One you missed, Gun Mage, is the FFX-2 equivalent of Blue Mage. It has enemy skills available to it, as well as the ability to scan enemies - and statistically, it's something of a powerhouse in having high both strength and magic stats, but it low on defense.
Blue Mage in FFXI is exceptionally-well-designed and highly-malleable in the way. As mentioned before, it's that ability to adapt to a multitude of functions and playstyles that causes this to really shine through as probably the most definitive interpretation of what a Blue Mage really is.
In FFTA and FFTA2, Blue Mages are back to being hybrids again - stat growth for Blue Mage is almost strictly even across the board, outside of being a bit on the slow side. Notably, most of the Blue Magic available in both of these games are support-oriented, with many of its spells being things you can't use in such a direct manner as more typical kinds of magic. Again, this lends it exceedingly well to function in a supportive way to many different kinds of other jobs as these are games with job systems in them. Damage > MP is additionally one of the most potent reaction skills in the game... specifically for physical combatants.

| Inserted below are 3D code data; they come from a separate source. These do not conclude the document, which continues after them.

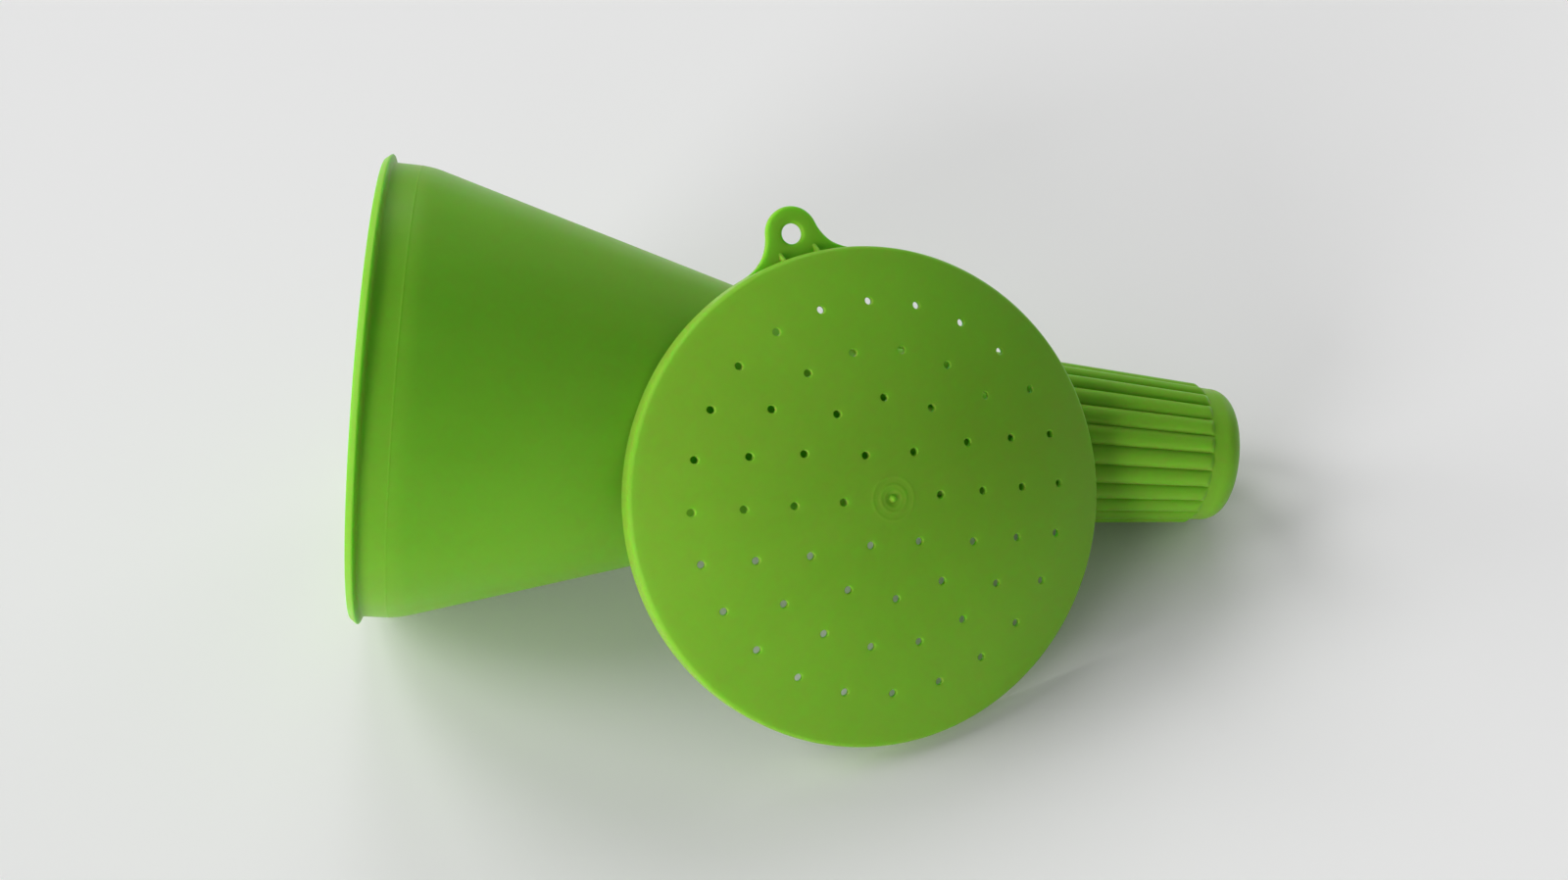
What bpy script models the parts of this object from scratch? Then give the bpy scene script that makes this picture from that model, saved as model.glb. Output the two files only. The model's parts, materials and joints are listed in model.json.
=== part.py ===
"""Hand powder duster: a conical container with a ribbed hollow grip, and its perforated push-on lid.

Two mouldings in one green plastic. Metres, +Z up. The container lies on its mouth bead and on the ends
of its grip ribs, mouth towards -X and grip towards +X. The lid is off: it stands on the edge of its
skirt in front (-Y) and leans back on the container. The origin is the middle of the whole object's
footprint, on the surface that it lies on.
"""
from math import atan2, cos, pi, radians, sin, sqrt, tau

import bmesh
import bpy
from mathutils import Matrix, Vector

# ---- container: radii, and depths measured along the axis from the mouth ----
LENGTH = 0.2964
WALL = 0.0019
BEAD_R = 0.0778
BEAD_FACE_R = 0.0762       # where the flat mouth face ends and the bead's lead-in slope starts
BEAD_SLOPE = 0.0020        # depth at which the lead-in slope reaches the bead's full radius
BEAD_BACK = 0.0025         # depth of the back edge of the bead's rim
BEAD_FOOT = 0.0035         # depth at which the bead's sloping back meets the collar
COLLAR_R = 0.0752
CREASE_DEPTH = 0.0150      # the collar turns into the cone here
CREASE_R = 0.0750
CONE_DEPTH = 0.1604        # the cone meets the grip here
CONE_END_R = 0.0323
RIB_START = 0.1550
RIB_END = 0.2852
GRIP_END_R = 0.0232        # grip surface under the ribs, at their ends
END_CORNER = 0.0070        # rounding of the closed end

# ---- grip ribs ----
RIB_COUNT = 24
RIB_HEIGHT = 0.0014
RIB_ROOT = 0.0006          # how far a rib is sunk into the wall
RIB_FILL = 0.41            # half width of a rib, as a share of the pitch at its foot

# ---- lid: heights measured along its axis from the edge of the skirt ----
LID_R = 0.0800
LID_HEIGHT = 0.0267
LID_WALL = 0.0018
DOME_R = 0.1818
EDGE_ROUND = 0.0026
HOLE_R = 0.0012
HOLE_RINGS = ((6, 0.0161), (12, 0.0314), (18, 0.0466), (24, 0.0620))
DRILL_LENGTH = 0.0300
HOLE_TURN = radians(17.2)  # from the ear's direction to the line on which every ring has a hole

# ---- hanging ear, level with the edge of the skirt ----
EAR_HOLE_AT = 0.0873
EAR_HOLE_R = 0.0033
EAR_R = 0.0088
EAR_FLARE = 0.0145         # hollow radius from the ear's side into the skirt
EAR_THICK = 0.0026
GUSSET_AT = 0.0059         # two webs between ear and skirt, either side of the ear's middle
GUSSET_THICK = 0.0012
GUSSET_REACH = 0.0024
GUSSET_TOP = 0.0064

# ---- how the two pieces lie ----
LID_RISE = radians(41.3)   # the lid's axis above the horizontal
LID_HEADING = radians(23.49)
LID_ROLL = radians(-2.8)
LID_ALONG = 0.1606         # skirt centre from the mouth's centre, along X and Y
LID_ASIDE = -0.04575

# ---- fineness ----
CONTAINER_STEPS = 72
LID_STEPS = 72
HOLE_STEPS = 8
EYE_STEPS = 20
RIB_STEPS = 12
CORNER_STEPS = 5
DOME_STEPS = 7
EAR_STEPS = 8
MERGE = 0.00001

PLASTIC = (0.19, 0.43, 0.022, 1.0)
PLASTIC_ROUGHNESS = 0.38


def clear_scene():
    for thing in list(bpy.data.objects):
        bpy.data.objects.remove(thing, do_unlink=True)


def new_collection(name):
    collection = bpy.data.collections.new(name)
    bpy.context.scene.collection.children.link(collection)
    return collection


def plastic(name):
    material = bpy.data.materials.new(name)
    material.use_nodes = True
    shader = material.node_tree.nodes["Principled BSDF"]
    shader.inputs["Base Color"].default_value = PLASTIC
    shader.inputs["Roughness"].default_value = PLASTIC_ROUGHNESS
    shader.inputs["Metallic"].default_value = 0.0
    material.diffuse_color = PLASTIC
    return material


def mesh_object(name, bm, collection):
    mesh = bpy.data.meshes.new(name)
    bm.to_mesh(mesh)
    bm.free()
    thing = bpy.data.objects.new(name, mesh)
    collection.objects.link(thing)
    return thing


def arc(centre_r, centre_z, radius, start, end, steps):
    """Points of an arc in the (r, z) plane, angles from +r towards +z, both ends included."""
    angles = [start + (end - start) * i / steps for i in range(steps + 1)]
    return [(centre_r + radius * cos(a), centre_z + radius * sin(a)) for a in angles]


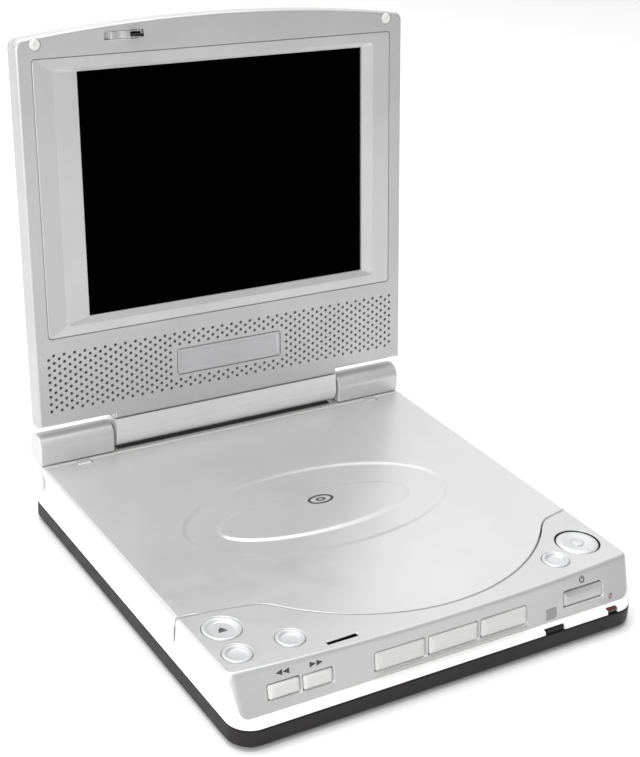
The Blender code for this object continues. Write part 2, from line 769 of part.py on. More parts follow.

So in the end, the common theme tying Blue Mages together isn't simply the fact that they can cast enemy skills as magic - but the fact that (outside of Strago, who is again the outlier here) the unorthodox nature of spells they learn, combined with the equipment they can use, allows them to functionally be very versatile and complement a variety of different character archetypes in different ways. I fully understand that would be difficult to implement well in something so rigidly-structured as Final Fantasy XIV, but let's not pretend they couldn't have embraced it in a way that could've been a support-DPS-melee-caster, which would still solidify it as having a justifiably-unique place amongst the game's array of jobs, while also satisfying fans of the job itself.